----- Data block

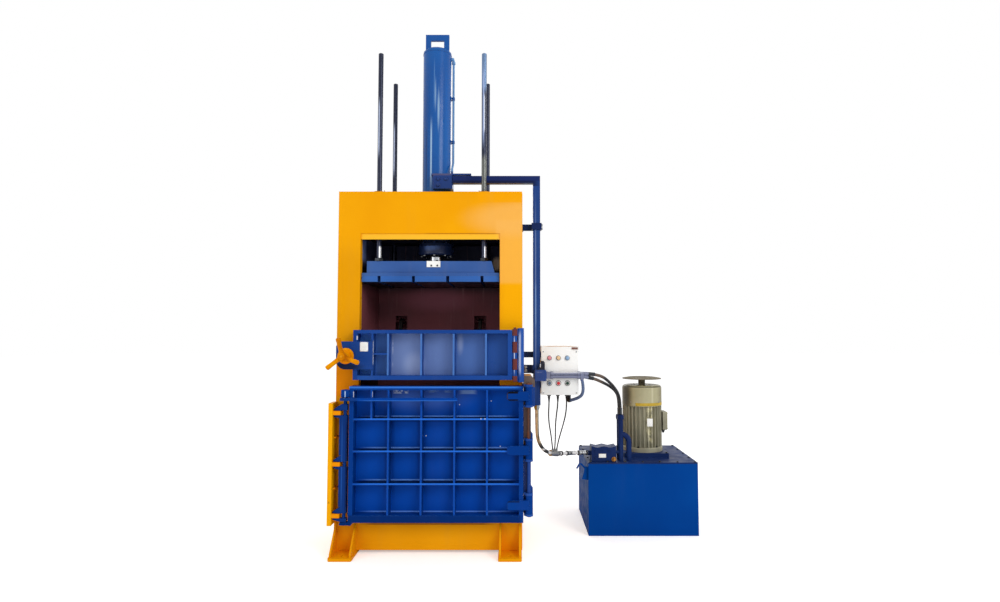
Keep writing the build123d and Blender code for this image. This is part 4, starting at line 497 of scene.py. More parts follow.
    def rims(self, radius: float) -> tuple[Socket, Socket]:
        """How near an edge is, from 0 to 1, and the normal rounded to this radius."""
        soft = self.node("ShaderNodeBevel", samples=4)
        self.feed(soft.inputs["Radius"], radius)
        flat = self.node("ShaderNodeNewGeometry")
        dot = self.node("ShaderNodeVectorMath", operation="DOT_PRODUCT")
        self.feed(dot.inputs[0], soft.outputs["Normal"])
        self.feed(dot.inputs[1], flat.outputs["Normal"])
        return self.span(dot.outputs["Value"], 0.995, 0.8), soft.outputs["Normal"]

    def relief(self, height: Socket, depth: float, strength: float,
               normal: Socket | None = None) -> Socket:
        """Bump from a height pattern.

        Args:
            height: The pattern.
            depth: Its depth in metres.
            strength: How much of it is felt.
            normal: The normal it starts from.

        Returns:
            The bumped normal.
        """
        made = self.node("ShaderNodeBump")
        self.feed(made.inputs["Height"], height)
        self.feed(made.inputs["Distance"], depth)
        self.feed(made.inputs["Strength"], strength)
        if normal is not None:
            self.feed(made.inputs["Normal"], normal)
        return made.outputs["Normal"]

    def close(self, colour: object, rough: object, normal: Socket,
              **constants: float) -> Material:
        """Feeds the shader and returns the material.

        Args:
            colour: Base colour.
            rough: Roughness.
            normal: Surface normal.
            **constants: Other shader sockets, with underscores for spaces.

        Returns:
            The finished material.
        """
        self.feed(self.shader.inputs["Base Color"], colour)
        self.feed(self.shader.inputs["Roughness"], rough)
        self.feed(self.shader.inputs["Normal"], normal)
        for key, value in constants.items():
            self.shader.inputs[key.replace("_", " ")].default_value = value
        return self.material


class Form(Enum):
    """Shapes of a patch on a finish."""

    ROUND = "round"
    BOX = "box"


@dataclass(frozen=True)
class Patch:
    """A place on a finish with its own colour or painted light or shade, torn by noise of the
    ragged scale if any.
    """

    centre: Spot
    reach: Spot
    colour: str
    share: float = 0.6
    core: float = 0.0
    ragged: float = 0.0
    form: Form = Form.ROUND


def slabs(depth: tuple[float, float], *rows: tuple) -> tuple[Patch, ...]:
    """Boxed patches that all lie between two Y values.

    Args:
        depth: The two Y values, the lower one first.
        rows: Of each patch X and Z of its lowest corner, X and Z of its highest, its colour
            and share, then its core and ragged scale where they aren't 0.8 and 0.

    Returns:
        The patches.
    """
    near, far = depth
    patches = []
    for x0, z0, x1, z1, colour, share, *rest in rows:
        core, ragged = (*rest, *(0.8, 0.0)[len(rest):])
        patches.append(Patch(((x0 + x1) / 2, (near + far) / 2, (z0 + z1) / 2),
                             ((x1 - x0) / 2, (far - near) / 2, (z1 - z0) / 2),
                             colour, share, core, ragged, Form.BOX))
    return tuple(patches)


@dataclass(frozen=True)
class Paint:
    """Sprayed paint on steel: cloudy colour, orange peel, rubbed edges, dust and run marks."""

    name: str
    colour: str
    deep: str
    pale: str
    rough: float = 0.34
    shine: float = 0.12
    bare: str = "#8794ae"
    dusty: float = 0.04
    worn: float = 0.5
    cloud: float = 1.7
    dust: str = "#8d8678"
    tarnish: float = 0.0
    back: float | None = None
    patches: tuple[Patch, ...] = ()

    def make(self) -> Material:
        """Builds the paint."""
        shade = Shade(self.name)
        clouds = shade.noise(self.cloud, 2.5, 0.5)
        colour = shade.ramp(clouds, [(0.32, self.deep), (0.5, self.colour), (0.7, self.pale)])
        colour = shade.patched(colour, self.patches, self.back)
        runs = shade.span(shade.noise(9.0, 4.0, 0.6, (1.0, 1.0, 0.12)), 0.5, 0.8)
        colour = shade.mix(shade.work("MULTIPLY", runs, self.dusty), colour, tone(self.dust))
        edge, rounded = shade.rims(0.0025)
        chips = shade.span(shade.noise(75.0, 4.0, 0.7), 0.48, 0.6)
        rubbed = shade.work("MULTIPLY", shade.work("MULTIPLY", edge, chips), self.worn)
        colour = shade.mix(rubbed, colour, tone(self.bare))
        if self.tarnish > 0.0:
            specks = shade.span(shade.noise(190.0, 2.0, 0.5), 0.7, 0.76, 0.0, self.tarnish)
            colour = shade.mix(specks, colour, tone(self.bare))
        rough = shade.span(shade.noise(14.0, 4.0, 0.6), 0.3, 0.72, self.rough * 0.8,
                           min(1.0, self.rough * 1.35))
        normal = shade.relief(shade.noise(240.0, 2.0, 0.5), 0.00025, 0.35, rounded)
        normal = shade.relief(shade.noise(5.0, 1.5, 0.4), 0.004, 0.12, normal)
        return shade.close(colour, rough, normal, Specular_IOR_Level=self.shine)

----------

Stated task: Above is a listing; report how many of its lines include the word "this", giving the number only.

Exercise response: 2